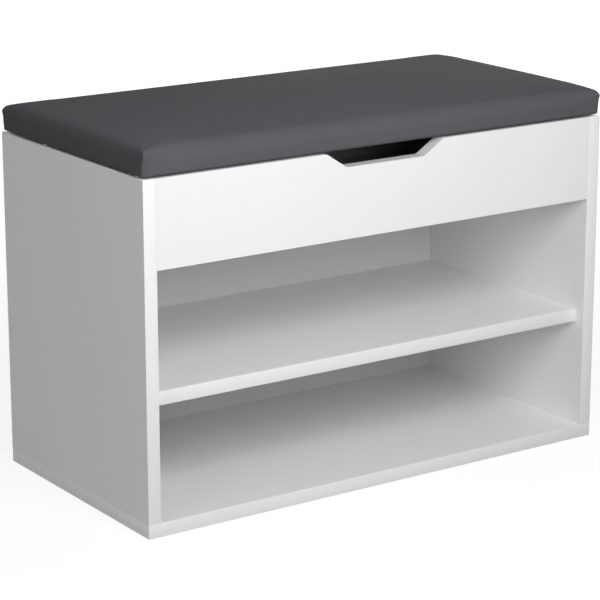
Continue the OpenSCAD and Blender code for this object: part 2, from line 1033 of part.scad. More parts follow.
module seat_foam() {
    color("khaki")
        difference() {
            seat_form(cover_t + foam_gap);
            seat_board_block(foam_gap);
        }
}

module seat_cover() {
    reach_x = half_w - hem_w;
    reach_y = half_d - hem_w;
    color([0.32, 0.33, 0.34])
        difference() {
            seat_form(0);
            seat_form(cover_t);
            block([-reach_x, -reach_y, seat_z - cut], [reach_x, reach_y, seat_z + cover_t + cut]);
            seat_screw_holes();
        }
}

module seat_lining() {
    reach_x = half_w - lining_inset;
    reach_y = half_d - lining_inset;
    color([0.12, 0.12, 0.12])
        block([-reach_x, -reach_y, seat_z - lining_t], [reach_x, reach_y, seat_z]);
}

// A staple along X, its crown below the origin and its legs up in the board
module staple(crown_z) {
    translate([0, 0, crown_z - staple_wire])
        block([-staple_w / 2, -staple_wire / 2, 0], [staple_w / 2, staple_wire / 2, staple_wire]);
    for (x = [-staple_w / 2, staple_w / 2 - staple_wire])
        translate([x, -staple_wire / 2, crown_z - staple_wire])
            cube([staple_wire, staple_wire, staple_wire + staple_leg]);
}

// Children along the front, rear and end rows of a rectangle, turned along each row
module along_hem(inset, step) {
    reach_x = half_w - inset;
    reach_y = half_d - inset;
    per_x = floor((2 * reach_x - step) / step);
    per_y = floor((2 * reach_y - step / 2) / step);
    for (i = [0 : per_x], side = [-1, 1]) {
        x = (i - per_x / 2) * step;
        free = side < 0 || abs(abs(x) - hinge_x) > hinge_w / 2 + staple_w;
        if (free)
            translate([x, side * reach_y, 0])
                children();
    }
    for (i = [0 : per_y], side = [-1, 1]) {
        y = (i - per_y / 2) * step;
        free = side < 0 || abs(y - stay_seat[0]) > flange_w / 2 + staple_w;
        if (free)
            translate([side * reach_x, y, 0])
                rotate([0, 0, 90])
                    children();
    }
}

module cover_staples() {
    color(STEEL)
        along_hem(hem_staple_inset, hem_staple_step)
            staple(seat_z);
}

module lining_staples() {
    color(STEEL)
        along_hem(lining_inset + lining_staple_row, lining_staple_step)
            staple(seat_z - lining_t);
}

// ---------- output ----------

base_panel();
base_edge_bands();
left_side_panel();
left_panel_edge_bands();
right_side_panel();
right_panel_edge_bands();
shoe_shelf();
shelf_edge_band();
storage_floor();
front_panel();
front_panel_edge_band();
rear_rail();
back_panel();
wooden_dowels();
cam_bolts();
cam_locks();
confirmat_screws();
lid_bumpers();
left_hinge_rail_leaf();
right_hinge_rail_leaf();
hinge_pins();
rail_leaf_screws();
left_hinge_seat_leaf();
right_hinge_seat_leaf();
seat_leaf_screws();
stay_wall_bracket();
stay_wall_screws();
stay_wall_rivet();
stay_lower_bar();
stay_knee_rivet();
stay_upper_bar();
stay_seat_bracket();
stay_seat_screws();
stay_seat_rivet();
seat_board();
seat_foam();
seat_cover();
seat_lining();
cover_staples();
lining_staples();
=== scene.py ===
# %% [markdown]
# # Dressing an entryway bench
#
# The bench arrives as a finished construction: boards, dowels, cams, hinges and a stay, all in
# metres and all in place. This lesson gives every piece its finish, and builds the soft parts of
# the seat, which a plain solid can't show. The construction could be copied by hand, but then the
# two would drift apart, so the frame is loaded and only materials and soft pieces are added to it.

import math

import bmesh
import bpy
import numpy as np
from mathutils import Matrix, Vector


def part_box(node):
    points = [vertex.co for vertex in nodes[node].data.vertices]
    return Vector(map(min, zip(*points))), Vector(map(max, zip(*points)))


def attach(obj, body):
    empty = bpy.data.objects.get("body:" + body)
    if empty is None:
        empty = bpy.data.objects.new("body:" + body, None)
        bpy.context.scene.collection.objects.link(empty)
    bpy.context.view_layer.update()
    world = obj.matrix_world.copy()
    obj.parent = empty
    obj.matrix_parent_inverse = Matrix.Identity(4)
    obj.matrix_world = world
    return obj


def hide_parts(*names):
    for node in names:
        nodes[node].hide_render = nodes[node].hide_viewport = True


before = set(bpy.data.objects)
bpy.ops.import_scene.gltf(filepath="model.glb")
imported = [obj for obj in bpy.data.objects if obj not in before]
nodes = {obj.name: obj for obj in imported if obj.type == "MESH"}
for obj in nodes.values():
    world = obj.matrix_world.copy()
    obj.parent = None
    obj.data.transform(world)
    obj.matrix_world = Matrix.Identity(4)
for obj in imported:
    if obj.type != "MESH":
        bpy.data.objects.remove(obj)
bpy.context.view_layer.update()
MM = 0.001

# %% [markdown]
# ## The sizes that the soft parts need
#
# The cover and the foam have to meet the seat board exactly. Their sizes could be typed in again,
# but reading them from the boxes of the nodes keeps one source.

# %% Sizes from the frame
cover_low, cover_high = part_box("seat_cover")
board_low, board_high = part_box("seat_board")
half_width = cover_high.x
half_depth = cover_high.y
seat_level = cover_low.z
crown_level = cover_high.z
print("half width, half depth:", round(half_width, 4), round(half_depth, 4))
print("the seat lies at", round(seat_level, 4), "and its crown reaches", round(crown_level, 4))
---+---
:: WHAT YOU SHOULD DO ::
Exactly those lines that run from the line with "stay_wall_rivet();" through the line with "in imported if" are to be reproduced; both end lines belong to the range.

:: SOLUTION FOR THIS PROBLEM ::
stay_wall_rivet();
stay_lower_bar();
stay_knee_rivet();
stay_upper_bar();
stay_seat_bracket();
stay_seat_screws();
stay_seat_rivet();
seat_board();
seat_foam();
seat_cover();
seat_lining();
cover_staples();
lining_staples();
=== scene.py ===
# %% [markdown]
# # Dressing an entryway bench
#
# The bench arrives as a finished construction: boards, dowels, cams, hinges and a stay, all in
# metres and all in place. This lesson gives every piece its finish, and builds the soft parts of
# the seat, which a plain solid can't show. The construction could be copied by hand, but then the
# two would drift apart, so the frame is loaded and only materials and soft pieces are added to it.

import math

import bmesh
import bpy
import numpy as np
from mathutils import Matrix, Vector


def part_box(node):
    points = [vertex.co for vertex in nodes[node].data.vertices]
    return Vector(map(min, zip(*points))), Vector(map(max, zip(*points)))


def attach(obj, body):
    empty = bpy.data.objects.get("body:" + body)
    if empty is None:
        empty = bpy.data.objects.new("body:" + body, None)
        bpy.context.scene.collection.objects.link(empty)
    bpy.context.view_layer.update()
    world = obj.matrix_world.copy()
    obj.parent = empty
    obj.matrix_parent_inverse = Matrix.Identity(4)
    obj.matrix_world = world
    return obj


def hide_parts(*names):
    for node in names:
        nodes[node].hide_render = nodes[node].hide_viewport = True


before = set(bpy.data.objects)
bpy.ops.import_scene.gltf(filepath="model.glb")
imported = [obj for obj in bpy.data.objects if obj not in before]
nodes = {obj.name: obj for obj in imported if obj.type == "MESH"}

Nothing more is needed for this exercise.